Ce décalage des époques se ressent encore plus fortement, dans ces premières aventures avec la place des personnages féminins. Il serait anachronique de parler de misogynie, tant il y avait une « normalité » dans cette vision de la femme. C’est, évidemment, plus difficilement acceptable avec le regard d’aujourd’hui.
Enfin, on lui pardonnera cette petite coquetterie, assez fréquente à l’époque, de s’être inséré dans cette toute première aventure.
Encore un mot...
ETERNEL
Jean Graton, petit Nantais, au destin d’ouvrier tout tracé, a su, un jour, en décider autrement en partant vivre à Bruxelles. Peut-être sans savoir que cette ville était le centre névralgique de la Bande Dessinée Européenne. Et sûrement sans se douter qu’il en deviendrait un acteur majeur.

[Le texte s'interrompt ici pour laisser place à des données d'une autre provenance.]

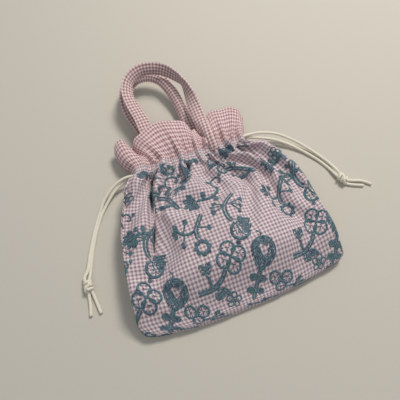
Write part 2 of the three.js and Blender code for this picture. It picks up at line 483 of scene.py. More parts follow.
@dataclass
class Studio:
    """The pale table, the soft lamps, and the camera that looks down on the pouch."""

    aim: Point = (-0.0071, -0.0223, 0.0)     # the point on the table in the middle of the view
    distance: float = 0.370
    elevation: float = math.radians(68.5)
    heading: float = math.radians(-19.7)
    lens: float = 35.28
    table_size: float = 1.6

    def build(self) -> None:
        """Set up everything that isn't the pouch."""
        self.add_camera()
        self.add_table()
        self.add_lamps()
        bpy.context.scene.view_settings.view_transform = "Standard"

    def add_camera(self) -> None:
        """Place the camera and make it the scene's own."""
        data = bpy.data.cameras.new("camera")
        data.lens = self.lens
        data.sensor_width = 36.0
        data.clip_start = 0.01
        camera = bpy.data.objects.new("camera", data)
        turn = Matrix.Rotation(self.heading, 3, "Z")
        back = Vector((0.0, -math.cos(self.elevation), math.sin(self.elevation)))
        camera.location = Vector(self.aim) + turn @ (back * self.distance)
        camera.rotation_euler = (math.pi / 2 - self.elevation, 0.0, self.heading)
        bpy.context.scene.collection.objects.link(camera)
        bpy.context.scene.camera = camera

    def add_table(self) -> None:
        """Lay the plain table under the pouch."""
        bm = bmesh.new()
        bmesh.ops.create_grid(bm, x_segments=2, y_segments=2, size=self.table_size / 2)
        mesh = bpy.data.meshes.new("table")
        bm.to_mesh(mesh)
        bm.free()
        table = bpy.data.objects.new("table", mesh)
        mesh.materials.append(TableCloth().material())
        bpy.context.scene.collection.objects.link(table)

    def add_lamps(self) -> None:
        """Hang the key lamp beyond the pouch to the right, a faint one opposite, and a soft sky."""
        self.lamp("key_lamp", toward=(0.741, 0.672), height=math.radians(55), distance=1.2, size=0.30,
                  power=10.5)
        self.lamp("fill_lamp", toward=(-0.6, -0.8), height=math.radians(65), distance=1.4, size=1.0,
                  power=1.6)
        sky = bpy.data.worlds.new("sky")
        sky.use_nodes = True
        sky.node_tree.nodes["Background"].inputs["Color"].default_value = (0.86, 0.92, 1.0, 1.0)
        sky.node_tree.nodes["Background"].inputs["Strength"].default_value = 0.36
        bpy.context.scene.world = sky

    def lamp(self, name: str, toward: tuple[float, float], height: float, distance: float,
             size: float, power: float) -> None:
        """Hang one soft square lamp facing the pouch.

        Args:
            name: its name.
            toward: its direction seen from above.
            height: its angle above the table.
            distance: how far it is from the pouch.
            size: its side.
            power: its output in watts.
        """
        data = bpy.data.lights.new(name, "AREA")
        data.energy = power
        data.size = size
        data.color = (1.0, 0.965, 0.91)
        hung = bpy.data.objects.new(name, data)
        level = Vector((*toward, 0.0)).normalized() * math.cos(height)
        way = Vector((level.x, level.y, math.sin(height)))
        hung.location = Vector(self.aim) + way * distance
        hung.rotation_euler = (-way).to_track_quat("-Z", "Y").to_euler()
        bpy.context.scene.collection.objects.link(hung)


# ---------------------------------------------------------------- cords


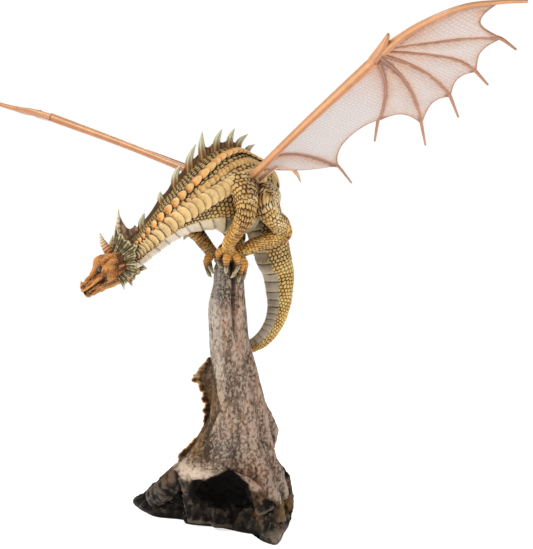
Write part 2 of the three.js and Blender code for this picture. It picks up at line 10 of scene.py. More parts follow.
import bpy
import numpy as np
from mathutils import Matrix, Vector

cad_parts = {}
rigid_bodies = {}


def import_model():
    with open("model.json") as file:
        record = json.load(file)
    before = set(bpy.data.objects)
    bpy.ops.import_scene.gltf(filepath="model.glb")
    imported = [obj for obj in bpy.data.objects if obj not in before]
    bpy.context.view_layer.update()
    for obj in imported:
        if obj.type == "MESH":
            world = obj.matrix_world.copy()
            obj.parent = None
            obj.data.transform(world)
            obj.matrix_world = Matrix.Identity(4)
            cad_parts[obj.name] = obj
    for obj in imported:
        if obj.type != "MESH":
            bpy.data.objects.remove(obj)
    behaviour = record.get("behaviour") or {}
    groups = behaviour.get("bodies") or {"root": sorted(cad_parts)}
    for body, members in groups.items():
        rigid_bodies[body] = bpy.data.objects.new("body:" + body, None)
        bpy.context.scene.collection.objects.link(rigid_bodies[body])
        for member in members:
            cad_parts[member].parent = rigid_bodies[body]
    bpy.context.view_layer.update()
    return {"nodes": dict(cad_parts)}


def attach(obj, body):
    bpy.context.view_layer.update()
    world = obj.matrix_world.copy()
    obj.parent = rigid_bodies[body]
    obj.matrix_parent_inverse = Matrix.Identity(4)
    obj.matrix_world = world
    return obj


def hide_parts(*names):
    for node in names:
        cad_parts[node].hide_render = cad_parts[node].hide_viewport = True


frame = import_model()
print("CAD nodes:", sorted(frame["nodes"]))

# %% [markdown]
# ## Numbers on a curve
# Most pieces here are drawn along a line of stations, as a sculptor builds on a bent wire. A
# Catmull-Rom curve passes through every station, so a station is also a place on the statue.
# All the sizes below are millimetres, and a mesh is turned into metres when it is made.

# %% A smooth curve
MM = 0.001
PI = math.pi


def catmull(points, t, closed=False):
    """The smooth curve through points, read at t: t counts the stations, so 2.5 is half way
    from station 2 to station 3. Each piece is the cubic whose slopes are half of the chords
    between the neighbours on either side."""
    p = np.asarray(points, float)
    if closed:
        p = np.vstack([p[-1], p, p[0], p[1]])
    else:
        p = np.vstack([2 * p[0] - p[1], p, 2 * p[-1] - p[-2]])
    t = np.clip(np.asarray(t, float), 0, len(p) - 3 - 1e-9)
    i = t.astype(int)
    w = (t - i)[..., None]
    a, b, c, d = p[i], p[i + 1], p[i + 2], p[i + 3]
    return b + 0.5 * w * (c - a + w * (2 * a - 5 * b + 4 * c - d + w * (3 * b - a - 3 * c + d)))


def unit(v):
    """The vectors v, made one long."""
    return v / np.maximum(np.linalg.norm(v, axis=-1, keepdims=True), 1e-9)


print("a curve's middle:", catmull([[0, 0], [1, 1], [2, 0]], 1.5))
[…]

Et, pourtant, entre 1958 et 2007, Jean Graton nous livrera 70 aventures de Michel Vaillant. Bien sûr, ce cheminement de presque 50 ans n’est pas un long fleuve tranquille. Comme beaucoup d’autres séries, l’excès a parfois nui à la qualité. Mais, en cette heure d’hommage à un grand auteur, nous ne nous rappellerons que le meilleur. Le Grand Défi, c’est le meilleur du meilleur, car c’est là où tout commence. Penché sur sa planche à dessin, Jean Graton allait imaginer un personnage que, 70 ans plus tard, personne n’aura oublié, amateur de BD ou pas. Et ça, c’est l’empreinte des géants.
Je me demande juste quelle est la marque de la voiture qu’il va conduire là-haut, mais une chose est sûre, elle ira vite, très vite.